Demonstrators gathered outside of the federal courthouse in Concord on Wednesday, Sept. 14, 2022, just before the scheduled start of a hearing about a lawsuit between teachers' unions and the state Department of Education.
Demonstrators gathered outside of the federal courthouse in Concord on Wednesday, Sept. 14, 2022, just before the scheduled start of a hearing about a lawsuit between teachers' unions and the state Department of Education. Credit: Adam Drapcho—For the Monitor

The state’s teachers’ unions will need to wait at least two months to find out if a federal judge will allow their lawsuit against the state to proceed.

Judge Paul Barbadoro said on Wednesday afternoon that it will take 60 to 90 days to weigh the arguments from both sides on the merits of the suit, which argues that a new law regulating how teachers can instruct around sensitive topics is unconstitutionally vague.

A motion to dismiss the case against the state Department of Education was filed by Assistant Attorney General Samuel Garland, who is defending the state.

The question that Barbadoro posed to both Garland and to attorneys Charles Moerdler, of the New York-based Stroock law firm, and Gilles Bissonnette, of ACLU-NH, was whether the law was unconstitutionally vague even if it gave some areas of clarity, or if it should be thrown out because an imaginative lawyer could think of hypotheticals that called the law into question.

The standard for the plaintiffs is greater than in other suits, Barbadoro explained, because the suit is brought on the face of the law, a “facial challenge,” in legal speak, as opposed to a specific case where the law was applied to charge a person found in violation.

Barbadoro said he could see instances where a well-intentioned educator could violate the law accidentally, a situation he said was possible after reading the Attorney General’s previously published document addressing frequently asked questions.

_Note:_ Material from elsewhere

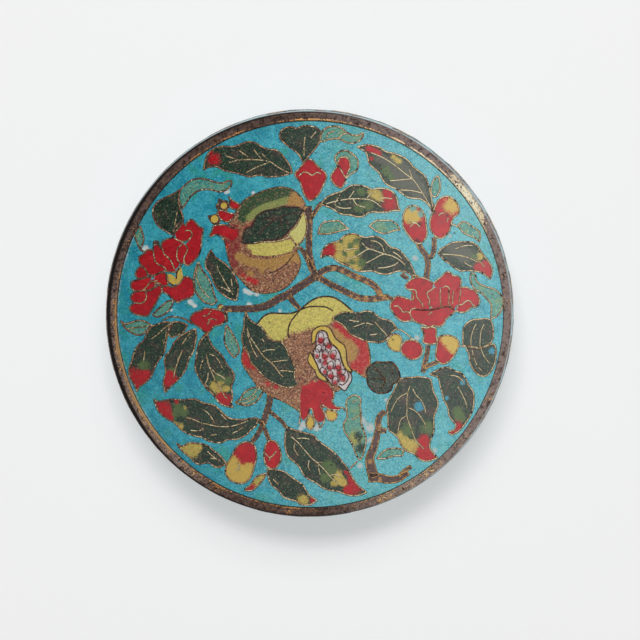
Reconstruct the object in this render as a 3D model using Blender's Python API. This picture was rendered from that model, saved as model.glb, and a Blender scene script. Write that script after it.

“A person could unknowingly teach something that could be unintended to imply (that a banned concept is correct), and become penalized because of it,” Barbadoro said. “That is the core concern that I have.”

The suit was brought in December of 2021 by the American Federation of Teachers and National Education Association, the state’s two largest teachers’ unions, against the new law, called the “Right to Freedom From Discrimination in Public Workplaces and Education,” which prohibits teaching in public schools that any person is superior to any other person based on several inherent characteristics, or that any person is inherently racist, sexist or would see others as inferior based on inherent characteristics.

“We have really significant issues such as implicit bias, which is something clearly of issue to the administrators here, the teachers here, and clearly to the drafters of the statute,” Barbadoro said, referring to a specific “safe harbor” provision of the law that protected implicit bias training.  

After the hearing concluded, Tina Kim Philbotte and Andres Mejia, both DEI administrators and plaintiffs in the case, said they don’t know how to go about their work and comply with the state’s law.

“I think the thing that struck both of us,” when listening to the arguments, Philbotte said, “where were the students in the dialogue? There was lots of semantics, lots of law, to talk about the students’ needs was absent.”